The production of hydrogen peroxide can be much safer and simpler through a process developed at Rice University.

A reactor developed by Haotian Wang and his colleagues at Rice’s Brown School of Engineering requires only air, water and electricity to make the valuable chemical in the desired concentration and high purity.

Their electrosynthesis process, detailed in Science, uses an oxidized carbon nanoparticle-based catalyst and could enable point-of-use production of pure hydrogen peroxide solutions, eliminating the need to transport the concentrated chemical, which is hazardous.

By using a solid electrolyte instead of traditional liquid electrolyte, it also eliminates the need for product separation or purification used in current processes, so no contaminating ions will be involved.

“If we have electricity from a solar panel, we can literally get hydrogen peroxide from just sunlight, air and water,” said Wang. “We don’t need to involve organics or fossil fuel consumption. Hydrogen peroxide synthesis by traditional, huge chemical engineering plants generates organic wastes, consumes fossil fuels and emits carbon dioxide. What we’re doing is green synthesis.”

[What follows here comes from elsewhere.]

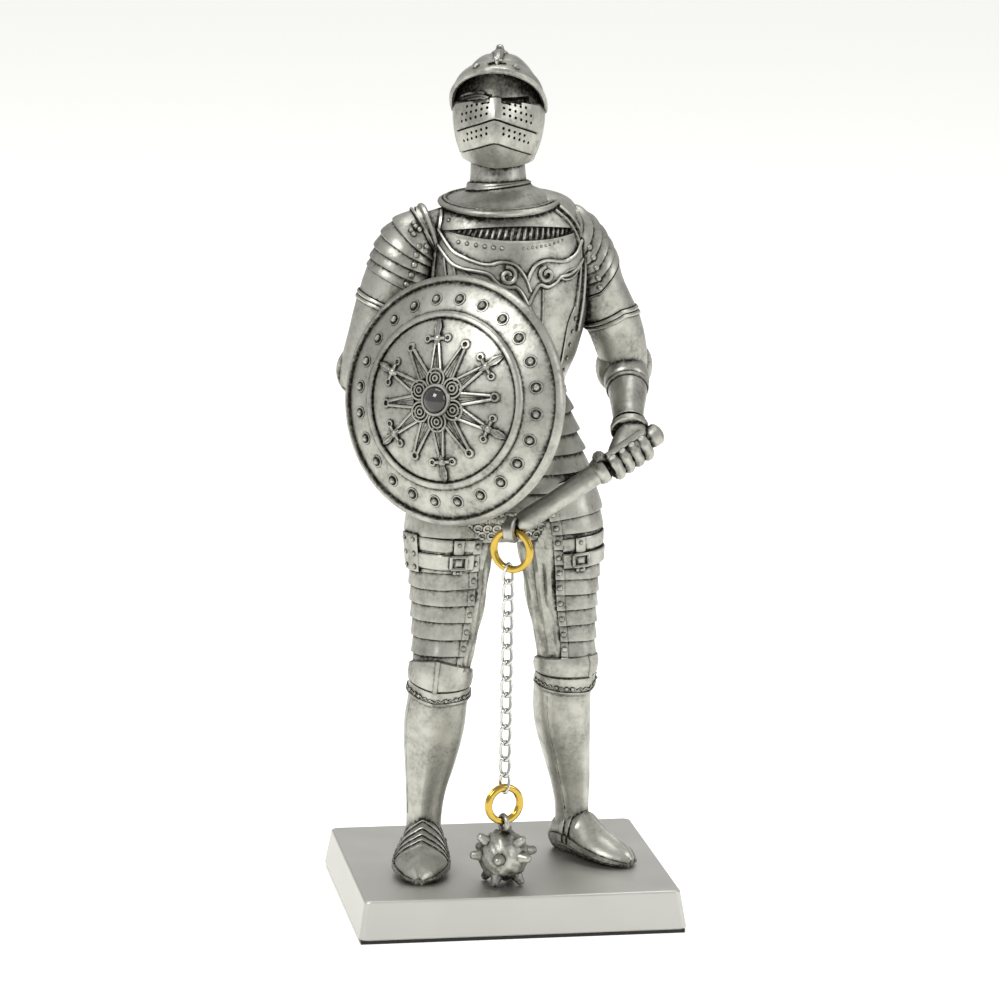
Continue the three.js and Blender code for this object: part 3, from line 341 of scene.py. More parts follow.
def columns(borders, count):
    """Angles round a limb, evenly spaced, with a close pair at each border of a plate."""
    angles = [360 * i / count for i in range(count)]
    for border in borders:
        angles = [a for a in angles if min((a - border) % 360, (border - a) % 360) > BORDER_GAP * 1.2]
    for border in borders:
        angles.extend([(border - BORDER_GAP / 2) % 360, (border + BORDER_GAP / 2) % 360])
    return sorted(angles)


def coat(on, angles, rows, step, extra=None, tilt=None):
    """Armour as one skin. Each row is (s, lift, first, last, dip): between the angles it stands proud by lift
    and its middle drops by dip. s and lift may follow the angle. Rows further apart than step get rows
    between them."""
    a = np.array(angles, float)
    lines = []
    for row in rows:
        s, lift, first, last, dip = row + (0, -360, 720, 0)[len(row) - 1:]
        turned_back = np.where(a - 360 >= first, a - 360, a)
        inside = (turned_back >= first) & (turned_back <= last)
        across = np.where(inside, 1 - np.abs(2 * (turned_back - first) / (last - first) - 1), 0)
        place = (s(a) if callable(s) else s) - dip * across
        height = np.where(inside, lift(a) if callable(lift) else lift, 0.0)
        if tilt:
            place = place + tilt(a, place)
        lines.append((place, height, (first, last)))
    along, lifts = [lines[0][0]], [lines[0][1]]
    for before, after in zip(lines, lines[1:]):
        parts = 1
        if before[2] == after[2]:
            parts = max(1, math.ceil(float(np.max(np.abs(after[0] - before[0]))) / step))
        for i in range(1, parts + 1):
            along.append(before[0] + (after[0] - before[0]) * i / parts)
            lifts.append(before[1] + (after[1] - before[1]) * i / parts)
    along = np.array(along)
    height = np.array(lifts)
    if extra:
        height = height + extra(along, a[None, :])
    return tube(on.at(along, a[None, :], height))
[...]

Hydrogen peroxide is widely used as an antiseptic, a detergent, in cosmetics, as a bleaching agent and in water purification, among many other applications. The compound is produced in industrial concentrations of up to 60% solution with water, but in many common uses, the solution is far more diluted.

“Industrial hydrogen peroxide has to be transported in high concentrations to maximize the economics,” Wang said.

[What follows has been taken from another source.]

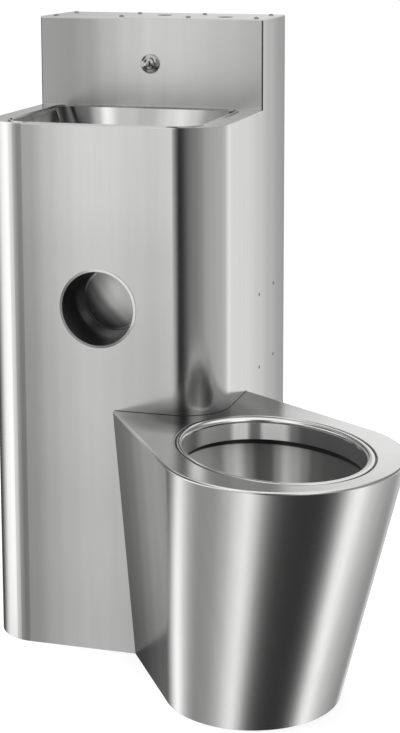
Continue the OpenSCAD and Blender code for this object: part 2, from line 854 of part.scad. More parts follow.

“Transportation is hazardous and costly because the concentrated compound is unstable. Hydrogen peroxide also degrades over time, and has to be stored once it gets to its destination.

“Our technology delocalizes the production of hydrogen peroxide,” he said. “As renewable electricity input gets cheaper, air is free and water is also cheap, our product should be competitive in terms of price.

“Instead of storing containers of hydrogen peroxide, hospitals that use it as a disinfectant could in the future turn on a spigot and get, for instance, a 3% solution on demand,” Wang said. “Instead of storing chemicals to disinfect pool water, homeowners can flick a switch and turn on the reactor to clean their pools.”

The Rice reactor is somewhat similar to a fuel cell, with electrodes on either side to process hydrogen (or water) and oxygen (from air), feeding them to catalysts on two electrodes sandwiching an ionically conductive porous solid electrolyte.

“A fuel cell minimizes the production of hydrogen peroxide to produce just water with maximized energy efficiency,” said Rice postdoctoral researcher and lead author Chuan Xia. “In our case, we want to maximize hydrogen peroxide instead, and have tuned our catalyst to do so.”

The low-cost carbon black catalyst, set in a solid electrolyte and oxidized to enhance its reactivity, shifts the oxygen reduction pathway towards the desired chemical at rates and concentrations determined by the applied voltage, air and water feedstock and a steady supply of deionized water. The reaction takes place under ambient temperatures and pressures.

Co-lead author Yang Xia, a second-year graduate student in the Wang lab, said the catalyst proved robust enough to synthesize pure solution of 1%-by-weight hydrogen peroxide over 100 continuous hours in the lab with negligible degradation.

Wang said the lab plans to engineer both larger reactors and plug-and-play components with an eye toward testing with industrial partners. He sees great promise for industrial-scale applications like municipal water purification systems. The Rice lab has tested low concentrations of its product on campus rainwater and proved its ability to remove organic carbon contaminants.

“There are so many potential applications,” he said. “Before this, electrochemical synthesis of hydrogen peroxide was limited by its product separation or purification process, but we’ve solved the big barrier to practical applications.”

Rice graduate student Peng Zhu and academic visitor Lei Fan are co-authors of the paper. Wang is the William Marsh Rice Trustee Chair, an assistant professor of chemical and biomolecular engineering and a 2019 CIFAR Azrieli Global Scholar.

Rice University and the J. Evans Attwell-Welch Postdoctoral Fellowship provided by the Smalley-Curl Institute supported the research.